En février 1924, le Conseil Municipal de Clermont approuve la construction du monument aux Morts là où il se trouve actuellement. En mars, le Maire de Clermont, Edmond Faure  passe  sa commande à l’entreprise Rombaux de Jeumont dans le Nord. Il s’ agit  d’un monument de granit belge “France au drapeau”. La ville de Jeumont se trouve sur la frontière et M. Rombaux possède des carrières en Wallonie. Les 30 noms seront gravés et dorés, de même que les prénoms. Le prix, fourniture, transport, pose et main d’oeuvre compris, est de 10 500 F. Une souscription organisée dans la commune, le 10 avril 1924, permet de recueillir la somme de 2135,50 F. Cent sept habitants ont donné.
L’entrepreneur précise sur le bon de commande, peut-être à la demande du conseil municipal, que  ni la matière première ni la main d’oeuvre ne seront d’origine allemande. 

La gravure d'origine s'est doucement effacée au fil des années... Repeindre les lettres aurait été relativement coûteux et peu durable.
Le conseil municipal a donc choisi de faire poser une plaque de marbre portant les 30 noms " à l'identique" : mêmes caractères, même ordre, même disposition.
Le devoir de Mémoire est accompli. Pour eux, merci.



dimanche 9 novembre 2014

Antoine Petit


Antoine Petit était le fils de Jean Petit et de Marie Daniel, notés dans nos registres comme cultivateurs à la Valade, en fait à l'endroit appelé aujourd'hui le Tuquet. Il avait épousé MarieVillot le 22 décembre 1911. 
Il avait au moins un frère Julien, qui sera tué en février 1916 en Alsace et une soeur prénommée Marie comme leur mère. 
Antoine et Julien sont les grands-oncles de Daniel Paillet et de sa soeur Roselyne.
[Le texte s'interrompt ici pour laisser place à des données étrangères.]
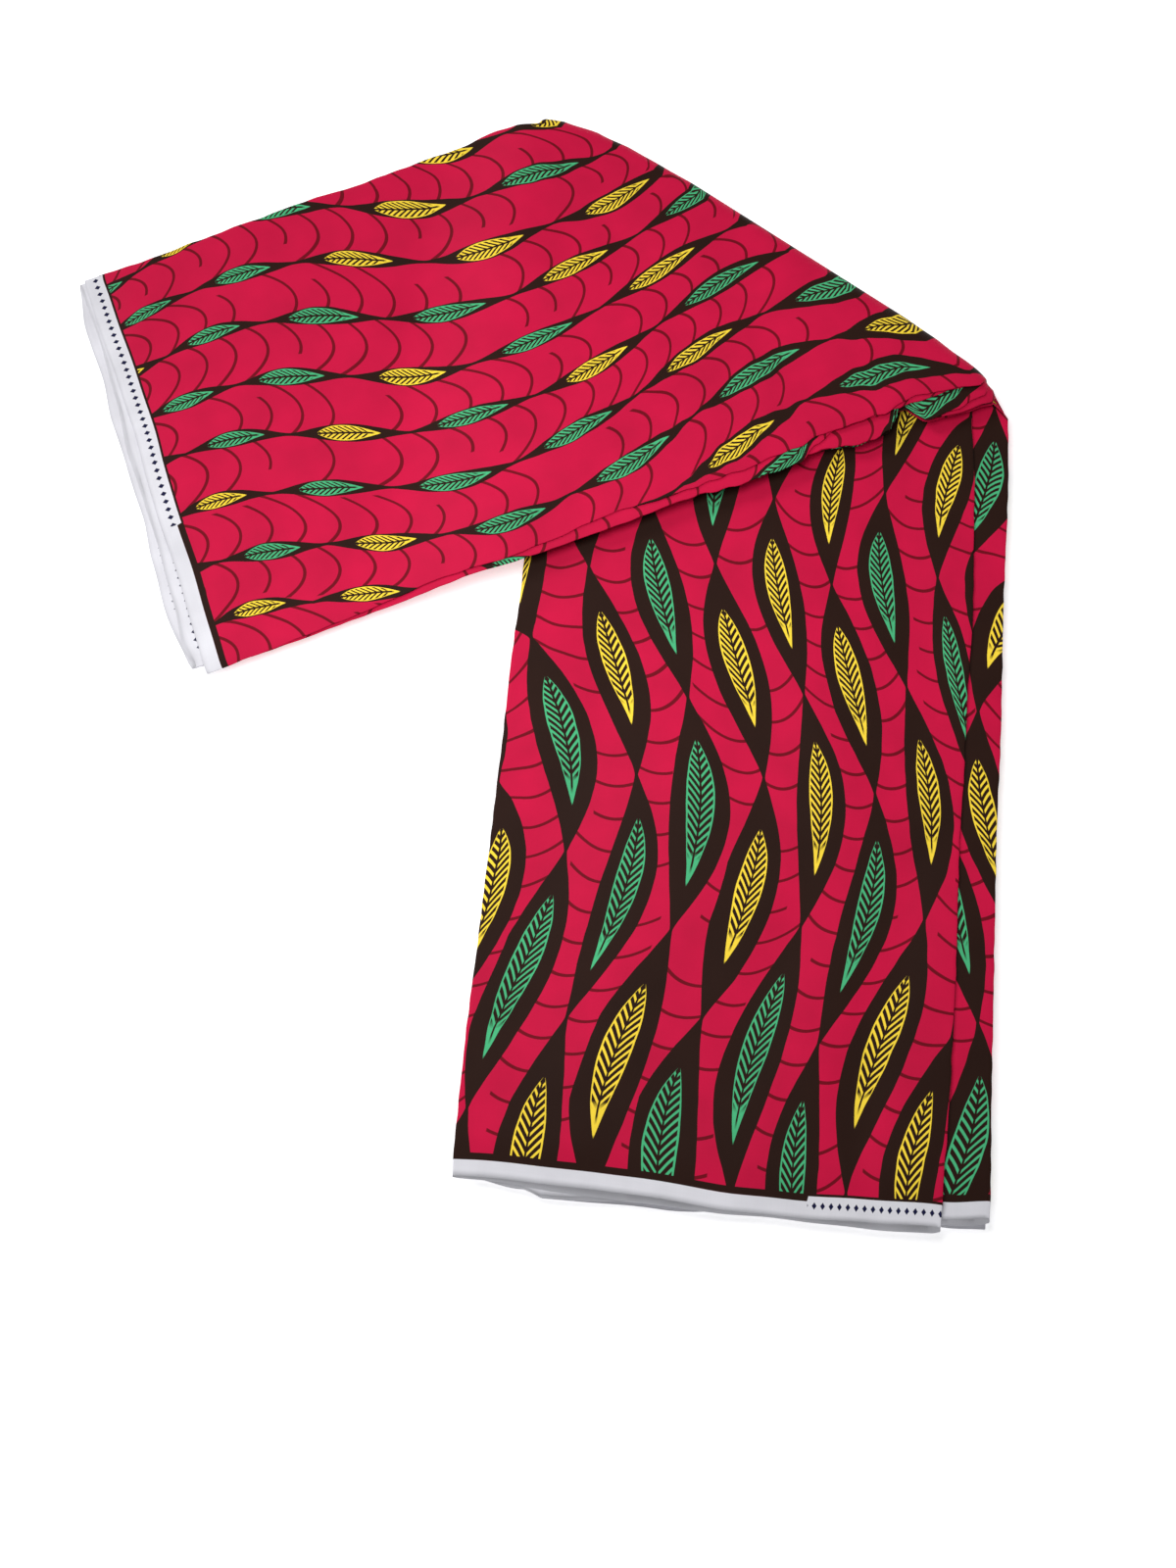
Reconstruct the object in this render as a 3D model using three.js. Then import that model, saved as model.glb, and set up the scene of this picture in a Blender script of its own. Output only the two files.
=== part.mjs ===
// A length of wax print cotton, put away the way a cloth seller shows it.
//
// The cloth is folded lengthwise, over and over, into a flat strip of sixteen layers. The strip is as long
// as the cloth is wide, so its two short ends are the selvedges. It lies on a table and is turned over once
// on a diagonal bend: the lower arm runs toward -Y, and the upper arm comes back over it and runs toward -X.
//
// Every piece is worked out in strip coordinates, in millimetres:
//   s  distance from the bend's middle along an arm, toward its free end,
//   t  distance across the strip: -t is the lower arm's left edge and the upper arm's back edge,
//      +t is the lower arm's right edge and the upper arm's front edge,
//   z  height above the table.

import * as THREE from 'three';

// ---------------------------------------------------------------- driving dimensions

const STRIP_WIDTH = 336;        // one sixteenth of six yards, less a little for the folds
const HALF = STRIP_WIDTH / 2;
const WALL = 1.2;               // one folded ply: two layers of cotton with the air between them
const GAP = 0.3;                // clearance between neighbouring pieces
const ARM_HEIGHT = 11;          // all sixteen layers of one arm

const LOWER_ARM_LEAN = 4.91;    // degrees that the lower arm leans, clockwise from the Y axis
const BEND_SLOPE = 37.2;        // degrees that the bend falls toward +X
const BEND_MIDDLE = [177.31, 294.78]; // the bend's middle, placed so that the origin is the middle of the part's box

const RAMP_START = 14;          // the upper arm leaves the lower one this far past its left edge ...
const RAMP_LENGTH = 86;         // ... and lies on the table this much further on

// ---------------------------------------------------------------- heights

const PITCH = WALL + GAP;
const BEND_HEIGHT = ARM_HEIGHT + GAP / 2;    // the two arms meet here, and the turn rolls round this height
const BEND_RADIUS = BEND_HEIGHT;             // the turned ply comes down to the table
const INNER_RADIUS = BEND_RADIUS - PITCH - GAP; // everything inside the turned ply
const HEEL = 3;                              // the layers' outer corners stay this far back from the bend line
const DROP = ARM_HEIGHT + GAP;               // from on top of the lower arm down to the table

// A ply's place in its stack, counted down from the top ply at 0.
const plyHeights = (stackTop, index) => {
  const top = stackTop - index * PITCH;
  return { bottom: top - WALL, top };
};
const LOWER_TOP = ARM_HEIGHT;
const UPPER_TOP = 2 * BEND_HEIGHT;

// ---------------------------------------------------------------- short tables

// How far each ply's folded edges lie outside the straight strip (minus is inside).
// minus is the edge at -HALF, plus the edge at +HALF.
const LOWER_TOP_EDGES = [
  { s: -110, minus: -13, plus: -15 },
  { s: -90, minus: -13, plus: -15 },
  { s: 0, minus: 0, plus: -20 },
  { s: 125, minus: 2, plus: -24 },
  { s: 180, minus: 1, plus: -21 },
  { s: 278, minus: -3, plus: -20 },
  { s: 384, minus: -2, plus: -23 },
  { s: 520, minus: 0, plus: -25 },
  { s: 630, minus: 1.5, plus: -27.5 },
  { s: 701, minus: 0.5, plus: -30 },
];
const LOWER_LEDGE_EDGES = [
  { s: -110, minus: -14, plus: 0 },
  { s: -90, minus: -14, plus: 0 },
  { s: 0, minus: -3, plus: 0.5 },
  { s: 104, minus: -2, plus: 1.6 },
  { s: 175, minus: -3, plus: 2.6 },
  { s: 278, minus: -5, plus: 1.1 },
  { s: 440, minus: -3, plus: -0.4 },
  { s: 600, minus: -1.5, plus: -0.2 },
  { s: 701, minus: -3, plus: 0.6 },
];
const UPPER_TOP_EDGES = [
  { s: -106, minus: -8, plus: -14 },
  { s: -58, minus: -8, plus: -19 },
  { s: 8, minus: -8, plus: -16 },
  { s: 60, minus: -8, plus: -12 },
  { s: 100, minus: -8, plus: -9 },
  { s: 123, minus: -2.5, plus: -9 },
  { s: 165, minus: 6.5, plus: -9 },
  { s: 212, minus: 5, plus: -8 },
  { s: 276, minus: 1.5, plus: -3 },
  { s: 328, minus: 1.5, plus: -6.5 },
  { s: 376, minus: -2.5, plus: -4 },
  { s: 440, minus: -6.5, plus: 0 },
  { s: 487, minus: -6, plus: 2 },
];
const UPPER_SECOND_EDGES = [
  { s: -106, minus: -12, plus: -17 },
  { s: 20, minus: -12, plus: -17 },
  { s: 60, minus: -12, plus: -2 },
  { s: 100, minus: -12, plus: -0.5 },
  { s: 165, minus: 3.5, plus: -2 },
  { s: 210, minus: 2, plus: 0 },
  { s: 265, minus: 0.5, plus: 1 },
  { s: 370, minus: -4, plus: -1.5 },
  { s: 458, minus: -7, plus: 0.5 },
  { s: 495, minus: -8, plus: -5 },
];
const UPPER_THIRD_EDGES = [
  { s: -106, minus: -13, plus: -7 },
  { s: -65, minus: -13, plus: -2 },
  { s: -17, minus: -13, plus: -3 },
  { s: 0, minus: -13, plus: -6 },
  { s: 35, minus: -13, plus: -6 },
  { s: 100, minus: -13, plus: -4 },
  { s: 165, minus: 1, plus: -3 },
  { s: 370, minus: -6, plus: -5 },
  { s: 505, minus: -9, plus: -6 },
];

// Where each ply's selvedge lies: end is its distance from the bend's middle, at a place t across the strip.
const LOWER_TOP_END = [
  { t: -168, end: 692 },
  { t: 7, end: 700 },
  { t: 138, end: 701 },
];
const LOWER_LEDGE_END = [
  { t: -168, end: 688 },
  { t: -127, end: 695 },
  { t: -112, end: 700 },
  { t: 168, end: 692 },
];
const UPPER_TOP_END = [
  { t: -168, end: 486 },
  { t: -27, end: 487 },
  { t: 168, end: 493 },
];
const UPPER_SECOND_END = [
  { t: -168, end: 488 },
  { t: 0, end: 494 },
  { t: 150, end: 500 },
  { t: 168, end: 497 },
];
const UPPER_THIRD_END = [
  { t: -168, end: 490 },
  { t: -130, end: 496 },
  { t: 38, end: 501 },
  { t: 117, end: 506 },
  { t: 168, end: 503 },
];

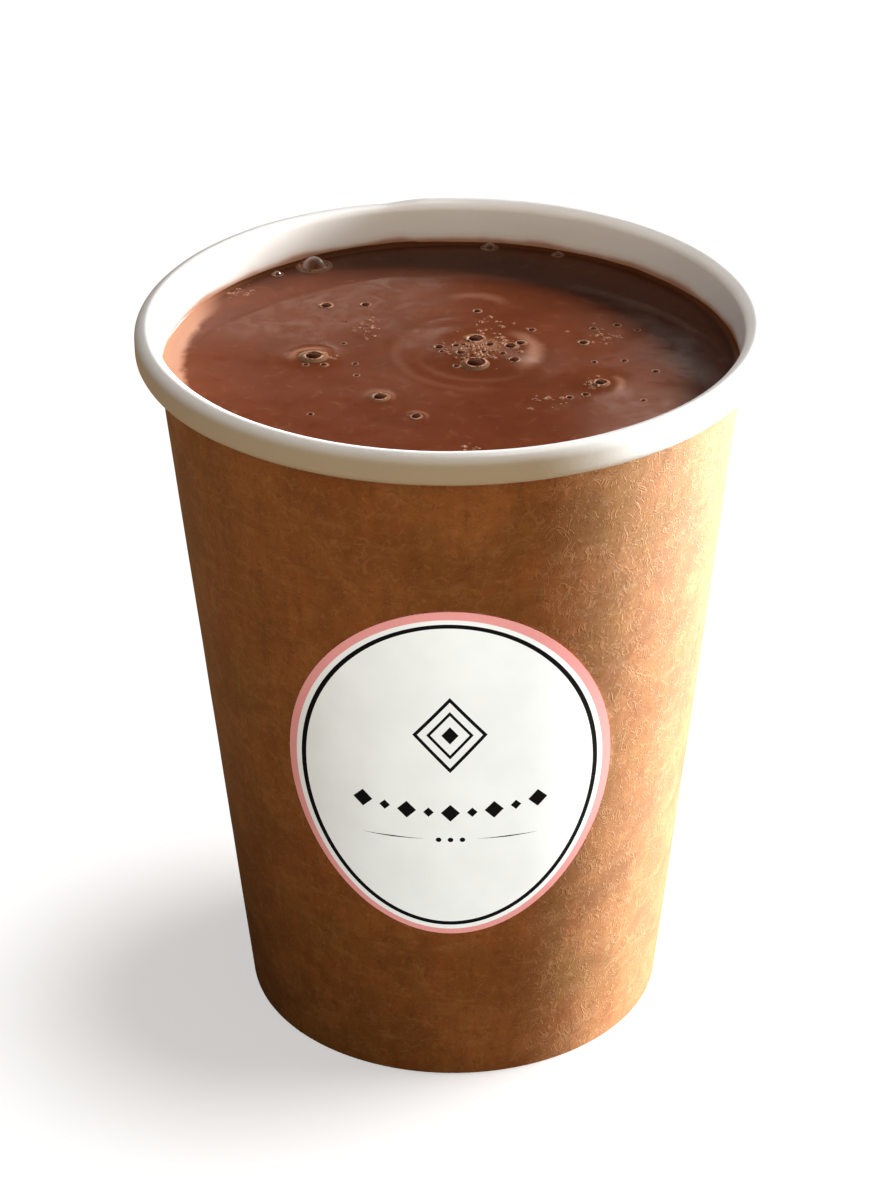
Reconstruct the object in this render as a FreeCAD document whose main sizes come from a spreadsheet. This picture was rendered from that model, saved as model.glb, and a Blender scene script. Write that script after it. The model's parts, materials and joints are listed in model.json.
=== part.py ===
"""A paper cup of hot chocolate, as a parametric FreeCAD document.

The cup is a cone of kraft board, white inside. Its wall is one piece of board: folded
inward round the base's skirt at the foot, lapped over itself along a side seam, and
rolled outward into a hollow bead at the rim. A flat base with a down-turned skirt is
crimped into the foot, an oval label is stuck on the front, and the drink fills the cup
to just under the bead, with a meniscus where it wets the wall and bubbles on top.

Millimetres. The origin is on the table, under the middle of the foot. +Z is up, and
the label faces -Y.
"""

import FreeCAD, Part
import math
import os

import Sketcher

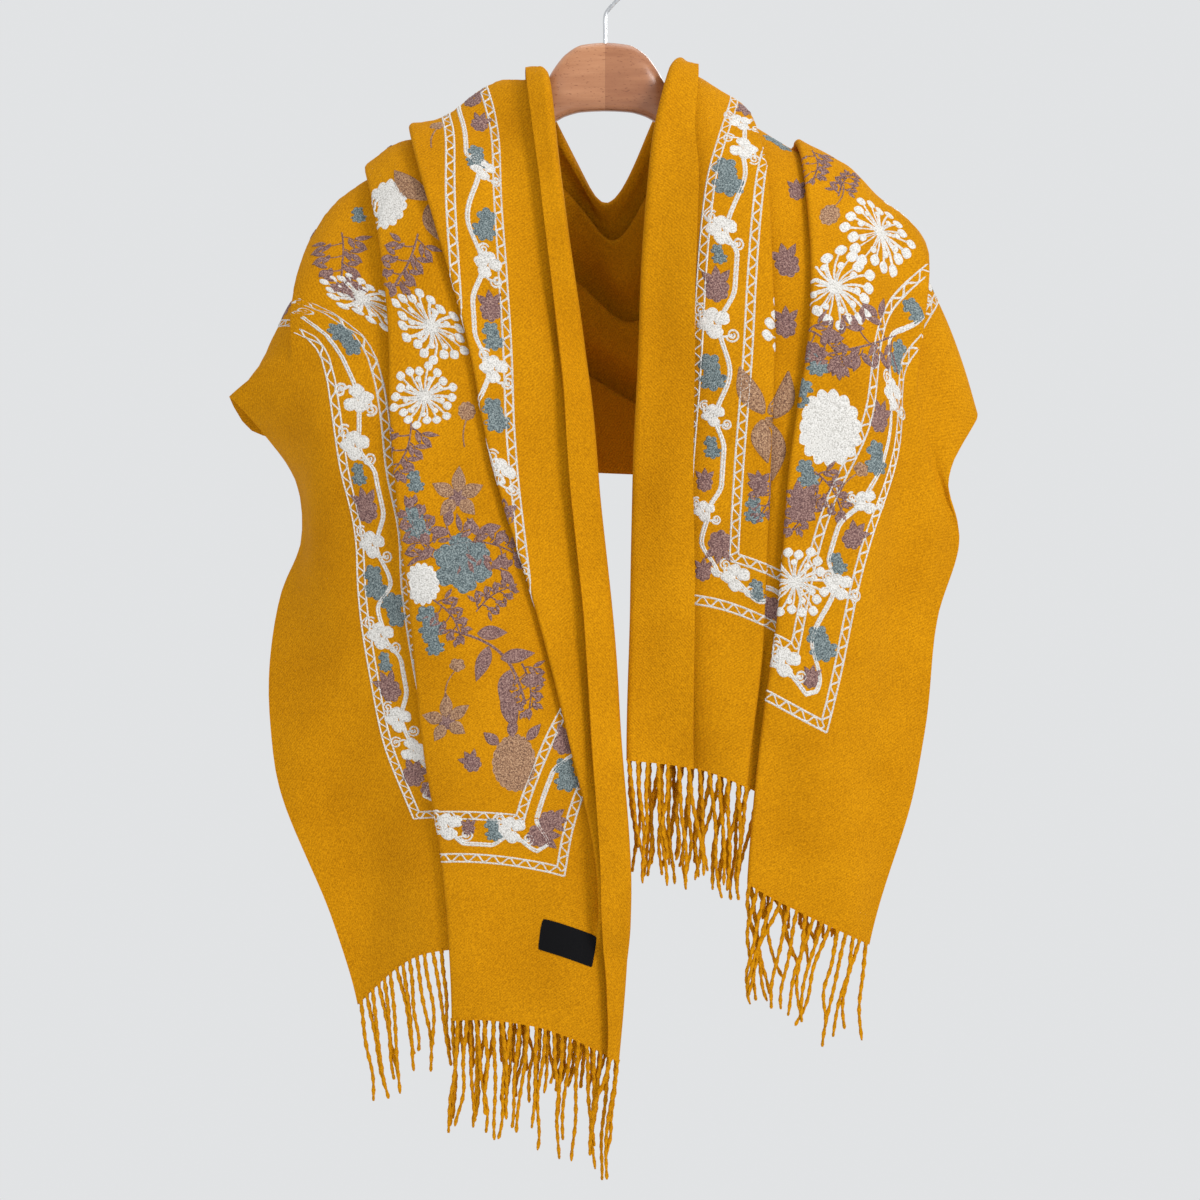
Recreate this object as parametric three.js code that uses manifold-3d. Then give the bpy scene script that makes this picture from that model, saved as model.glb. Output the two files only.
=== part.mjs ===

Antoine Petit repose à la nécropole nationale de Chauny. 
De violents combats ont eu lieu dans cette ville de l'Aisne, prise par les Allemands dès le 1er septembre 1914. Après la bataille de la Marne, les Français n'arrivent pas à la reprendre et elle restera occupée jusqu'en 1917. Elle sera bombardée par l'aviation alliée et détruite en partie. 


Ceci est une carte postale sans doute éditée en 1914, vu l'uniforme du soldat et le costume alsacien de la jeune femme mais envoyée en 1916 par Georges Conangle, de la Valade à Marie Petit. La carte a été postée à Casteljaloux.